While running Tcllib tests with Tcl 8.6.12 on 32-bit x86 Alpine Linux, which uses musl libc, I ran into a problem with some math tests failing.

I proceeded to try running the same tests on previous versions of Tcl 8.6, and found that the tests pass on 8.6.10 but fail on 8.6.11.

I think the problem started with https://core.tcl-lang.org/tcl/info/5cb42f70ad0e65ba , and I managed to suppress the problem by disabling the special i386 TCL_IEEE_DOUBLE_ROUNDING and TCL_DEFAULT_DOUBLE_ROUNDING macros.

However, not being familiar with low-level programming, I'm not sure if this is the correct way of fixing the problem, and indeed it causes Tcl's expr tests to fail instead: https://core.tcl-lang.org/tcl/artifact/5ad80ae6f0ae48d7 .

I have attached the output from Tcllib's math tests, and Tcl's expr-old and format tests.

I would appreciate it if someone could look into this issue.

Thank you.
User Comments: jan.nijtmans added on 2022-07-17 13:28:18:

Fix merged now. Closing.

There is no Tcl release planned now, it could happen somewhere between September and December.


rubicon added on 2022-07-16 02:24:13:
Thanks for the fix, the affected tests are all passing now.

Just wondering, will a release of Tcl 8.6 containing this fix be made available soon? Otherwise, I'll be submitting this patch for tclStrToD.c to Alpine.

kbk added on 2022-07-15 22:08:43:

@jan.nijtmans - OK, just waiting for the test result, since @rubicon is responsive. Will merge forward once it tests clean on the Alpine machine with the problem.


jan.nijtmans added on 2022-07-15 20:58:38:

Thanks, @kbk, for the fix. Given rubicon's explanation, I think the proposed solution is the way to go. (I already revised a similar fix, but yours is more complete....)


kbk added on 2022-07-15 17:16:34:

Thanks for tracking this down!

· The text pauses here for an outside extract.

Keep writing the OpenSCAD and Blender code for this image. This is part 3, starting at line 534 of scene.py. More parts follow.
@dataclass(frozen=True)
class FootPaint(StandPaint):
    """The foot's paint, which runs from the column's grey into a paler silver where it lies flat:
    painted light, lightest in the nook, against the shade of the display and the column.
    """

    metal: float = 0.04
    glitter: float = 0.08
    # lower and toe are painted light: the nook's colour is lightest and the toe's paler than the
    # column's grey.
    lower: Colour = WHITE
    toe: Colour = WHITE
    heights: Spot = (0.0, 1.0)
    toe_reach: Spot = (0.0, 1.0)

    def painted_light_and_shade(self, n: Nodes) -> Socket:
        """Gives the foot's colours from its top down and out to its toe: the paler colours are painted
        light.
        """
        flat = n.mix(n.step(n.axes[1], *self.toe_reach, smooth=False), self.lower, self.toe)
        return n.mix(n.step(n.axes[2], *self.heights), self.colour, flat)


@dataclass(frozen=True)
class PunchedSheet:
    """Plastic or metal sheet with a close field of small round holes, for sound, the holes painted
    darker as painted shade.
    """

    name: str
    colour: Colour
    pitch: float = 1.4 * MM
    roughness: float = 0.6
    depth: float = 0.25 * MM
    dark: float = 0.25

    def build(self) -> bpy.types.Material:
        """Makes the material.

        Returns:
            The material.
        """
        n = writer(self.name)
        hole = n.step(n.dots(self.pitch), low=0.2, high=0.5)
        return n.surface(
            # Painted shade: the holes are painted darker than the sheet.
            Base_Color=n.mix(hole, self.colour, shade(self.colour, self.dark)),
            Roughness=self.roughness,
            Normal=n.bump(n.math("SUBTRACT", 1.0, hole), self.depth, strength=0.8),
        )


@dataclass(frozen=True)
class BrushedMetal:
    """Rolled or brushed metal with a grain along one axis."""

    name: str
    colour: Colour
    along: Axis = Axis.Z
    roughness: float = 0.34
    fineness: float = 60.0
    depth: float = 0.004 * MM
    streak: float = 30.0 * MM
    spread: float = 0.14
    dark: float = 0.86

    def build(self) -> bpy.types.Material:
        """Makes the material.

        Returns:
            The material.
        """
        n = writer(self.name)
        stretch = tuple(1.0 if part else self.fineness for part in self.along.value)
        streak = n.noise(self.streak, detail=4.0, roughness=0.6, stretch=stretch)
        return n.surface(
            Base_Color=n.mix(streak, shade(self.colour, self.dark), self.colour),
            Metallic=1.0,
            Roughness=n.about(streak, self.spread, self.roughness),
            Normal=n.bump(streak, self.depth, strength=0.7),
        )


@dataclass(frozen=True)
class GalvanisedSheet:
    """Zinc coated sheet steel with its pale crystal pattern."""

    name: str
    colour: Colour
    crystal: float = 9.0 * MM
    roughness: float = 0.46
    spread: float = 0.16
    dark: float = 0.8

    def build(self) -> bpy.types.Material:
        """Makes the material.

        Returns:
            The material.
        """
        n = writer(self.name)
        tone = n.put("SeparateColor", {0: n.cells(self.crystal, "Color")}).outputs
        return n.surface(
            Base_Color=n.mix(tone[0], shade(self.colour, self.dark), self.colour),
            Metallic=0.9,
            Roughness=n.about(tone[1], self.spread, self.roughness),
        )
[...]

Escaping the code with the floating point control word not restored is indeed a bad problem.

Could you test the change on the bug-713653b951 branch before I merge forward?

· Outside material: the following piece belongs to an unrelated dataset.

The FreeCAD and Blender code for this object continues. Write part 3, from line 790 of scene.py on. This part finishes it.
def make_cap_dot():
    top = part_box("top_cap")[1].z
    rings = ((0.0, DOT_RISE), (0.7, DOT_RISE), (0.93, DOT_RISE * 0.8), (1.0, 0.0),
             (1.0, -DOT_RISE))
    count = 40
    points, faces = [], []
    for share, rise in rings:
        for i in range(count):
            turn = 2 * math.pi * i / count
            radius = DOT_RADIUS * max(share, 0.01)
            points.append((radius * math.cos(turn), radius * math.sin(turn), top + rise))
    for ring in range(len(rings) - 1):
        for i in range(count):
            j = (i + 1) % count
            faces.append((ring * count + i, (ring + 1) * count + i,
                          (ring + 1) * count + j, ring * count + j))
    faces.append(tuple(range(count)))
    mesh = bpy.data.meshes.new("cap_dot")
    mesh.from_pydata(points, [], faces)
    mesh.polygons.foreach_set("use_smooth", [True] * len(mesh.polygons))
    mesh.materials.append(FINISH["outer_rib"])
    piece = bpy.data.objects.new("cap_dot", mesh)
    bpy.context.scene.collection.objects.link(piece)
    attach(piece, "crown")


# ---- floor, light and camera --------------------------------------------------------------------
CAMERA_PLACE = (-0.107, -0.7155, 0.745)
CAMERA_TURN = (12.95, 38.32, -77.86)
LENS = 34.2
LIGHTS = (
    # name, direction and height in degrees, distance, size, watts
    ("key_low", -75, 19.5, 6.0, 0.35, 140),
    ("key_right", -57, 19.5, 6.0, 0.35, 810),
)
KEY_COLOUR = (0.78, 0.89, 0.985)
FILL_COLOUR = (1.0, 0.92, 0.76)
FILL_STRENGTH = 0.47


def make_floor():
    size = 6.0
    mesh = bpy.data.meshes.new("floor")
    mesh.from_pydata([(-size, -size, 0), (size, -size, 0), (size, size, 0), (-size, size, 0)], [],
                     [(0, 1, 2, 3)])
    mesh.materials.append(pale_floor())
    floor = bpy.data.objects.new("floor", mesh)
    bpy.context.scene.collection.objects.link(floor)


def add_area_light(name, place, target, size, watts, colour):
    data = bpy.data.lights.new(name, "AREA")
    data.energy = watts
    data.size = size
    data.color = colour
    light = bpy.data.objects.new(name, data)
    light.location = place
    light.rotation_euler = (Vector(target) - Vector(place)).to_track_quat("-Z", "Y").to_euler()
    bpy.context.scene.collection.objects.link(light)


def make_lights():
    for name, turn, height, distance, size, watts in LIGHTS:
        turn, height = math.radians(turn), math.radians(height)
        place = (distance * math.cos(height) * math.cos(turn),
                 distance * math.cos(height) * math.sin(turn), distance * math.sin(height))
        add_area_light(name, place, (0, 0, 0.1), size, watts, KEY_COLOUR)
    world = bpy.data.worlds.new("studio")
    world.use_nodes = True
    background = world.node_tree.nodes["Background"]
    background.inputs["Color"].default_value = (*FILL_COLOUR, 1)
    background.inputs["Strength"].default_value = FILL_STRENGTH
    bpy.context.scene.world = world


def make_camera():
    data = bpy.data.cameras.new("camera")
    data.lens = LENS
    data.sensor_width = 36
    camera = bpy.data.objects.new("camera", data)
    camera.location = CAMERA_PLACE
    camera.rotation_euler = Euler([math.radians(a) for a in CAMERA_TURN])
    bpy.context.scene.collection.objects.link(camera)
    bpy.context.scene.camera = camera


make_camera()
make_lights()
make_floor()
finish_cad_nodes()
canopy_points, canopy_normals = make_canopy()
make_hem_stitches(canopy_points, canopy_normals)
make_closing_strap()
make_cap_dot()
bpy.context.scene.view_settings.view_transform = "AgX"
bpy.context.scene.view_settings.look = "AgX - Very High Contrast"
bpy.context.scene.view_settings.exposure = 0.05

rubicon added on 2022-07-15 11:54:27:

After a bit of trial and error, I zeroed in on what happens before a return from MakeLowPrecisionDouble, and found that the TCL_DEFAULT_DOUBLE_ROUNDING macro runs before return retval; but not before return copysign(0.0, -signum);.

By adding that to make the code that I was commenting out look like this (of course, no longer commented out now):

    if (significand == 0) {
	TCL_DEFAULT_DOUBLE_ROUNDING;
	return copysign(0.0, -signum);
    }

The problem with Tcl's expr-old and format tests is solved.

I will try it with Tcllib's math and units tests shortly, if I don't say anything else it means they pass too.

I guess this probably means glibc resets the rounding mode automatically, but musl doesn't.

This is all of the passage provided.